Maybe, it was something as stupid as the fact that IUDs had proven painful to her, so Lynne started taking the pill just before we moved to Florida. It caused weight gain and skin issues for her. Thinking back on everything, I don’t believe Lynne ever really thought she was very pretty. I know she never liked having her picture taken. Today, I can imagine how a young woman, almost still a teenager, might be filled with self-doubt by negative physical changes and come to believe her man saw her the same way.
Back then, I was sadly clueless.
If I had been a little more perceptive, there were plenty of things I could of done to reassure Lynne how much I really loved her but maybe I played foosball too many times when I should have been dancing with her. Lynne was well, always, just there in my mind. That assumption was the biggest mistake I've ever made.
We moved from our first apartment into a small duplex. I was working day and night, going to college, and coming home completely worn out. We started arguing about a lot of stupid, inconsequential things. When we got our tax return Lynne wanted a stereo. My demand for a better TV was the tipping point for her. She told me she wanted a divorce.
Turns out Bill, who was a good friend of ours at the apartment complex, had been entertaining Lynne during the day, while I worked. Lynne moved out of our new place and back into our old apartment complex with him.
I realized I had lost her and fell into a long, deep depression. I got out of that very haunted duplex and found an apartment on the ocean. It had concrete racquetball courts. I started playing four or five hours a day, trying to lose myself in the intense competition.
I got my real estate degree, but work suffered. Paul got so worried about my state of mind, he even moved to Florida to be my roommate again. A few times Lynne got to really missing me. She would come over, but the lovemaking was sweet and sad, and she would always leave again.
Lynne missed her parents while we were in Texas. Even more so in Florida. After a quick divorce I had no interest in contesting, Bill offered to help move her back to Chicago. I never saw Lynne again.
Lynne and Bill eventually got married. I know she had two girls, because she kept in touch with my mom at Christmas for many years. I saw one picture of her when she was about forty. She still looked like an angel to me.
Anger and guilt never learn. They only fester. The many turns my road took, as I made my way back to a happy, productive life, are detailed in "A Week of Years", but everything I learned can be summed up by a single phrase, “Life is good!”. When anyone hears me say that, it is me reminding myself of a truth hard won against the demon, Despair. Life is the only thing 100% crucial to happiness.

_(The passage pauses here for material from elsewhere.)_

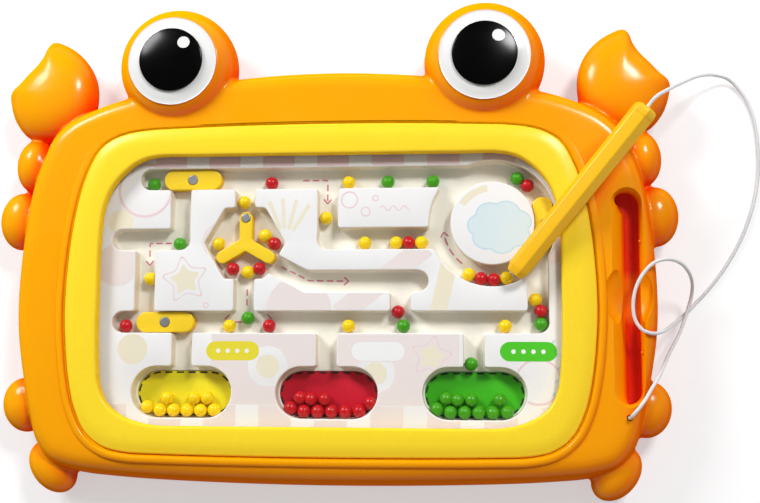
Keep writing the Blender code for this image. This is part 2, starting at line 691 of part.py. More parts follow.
def build_screws():
    """Screws up through the back cover into the front housing."""
    seat = SCREW_RECESS_DEPTH - GAP
    for k, (across, up) in enumerate(SCREW_PLACE_SHARES):
        low = seat - SCREW_HEAD_HEIGHT
        profile = [(0.0, low), (SCREW_HEAD_RADIUS, low), (SCREW_HEAD_RADIUS, seat), (SCREW_RADIUS, seat),
                   (SCREW_RADIUS, SCREW_TOP_HEIGHT), (0.0, SCREW_TOP_HEIGHT)]
        item = turned(f"rear_screw_{k + 1}", profile, body_point(across, up), BOSS_SEGMENTS)
        finish(item, "steel", 0.35)


def build_bezel():
    """The yellow frame round the window."""
    edge = BEZEL_EDGE_ROUND
    rings = [
        at_height(bezel_outline(0.0), BEZEL_BOTTOM_HEIGHT),
        at_height(bezel_outline(0.0), BEZEL_TOP_HEIGHT - edge),
        at_height(bezel_outline(-edge), BEZEL_TOP_HEIGHT - edge / 4),
        at_height(bezel_outline(-BEZEL_CROWN_WIDTH), BEZEL_TOP_HEIGHT),
        at_height(window_outline(BEZEL_LIP_WIDTH), BEZEL_TOP_HEIGHT),
        at_height(window_outline(edge / 2), BEZEL_TOP_HEIGHT - edge / 2),
        at_height(window_outline(0.0), BEZEL_TOP_HEIGHT - 2 * edge),
        at_height(window_outline(0.0), BEZEL_BOTTOM_HEIGHT)]
    finish(loft("bezel", rings, closed=True), "bezel_yellow", 0.25)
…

When I think of Lynne nowadays, I understand the emotional strings that bound us unraveled too rapidly for our younger selves to handle. It was no one’s fault. That’s why the last poem in “Tuesday’s Lost Love” is my personal favorite. It simply and cleanly relates how love really ends.
I am one of the lucky ones. I experienced a love so powerful it will warm (and sometimes pain) my heart for the rest of my days.
I’ve been having the same few dreams about Lynne for decades, but I had a new one about her early this morning:
I was watching Lynne get ready. She already had a pink dress on. She pulled a long-sleeved blue sweater top over her head. Then, she cinched a big white belt around her waist. She finished by placing a pink bow in her long, curling blonde hair. She was looking slightly away from me, as though at a mirror. I was telling her, as she donned each, how that article of clothing made her look even more beautiful. She was focused on getting dressed, but I could tell my compliments pleased her.
All the love I once felt for her was real and powerful again. When I awoke, I was still wrapped in the warm glow of that love. Those emotions took some moments to gently fade into the background of my life where they now belong. I don’t know what the dream means, but digging around in the past has turned out to be quite the emotional journey.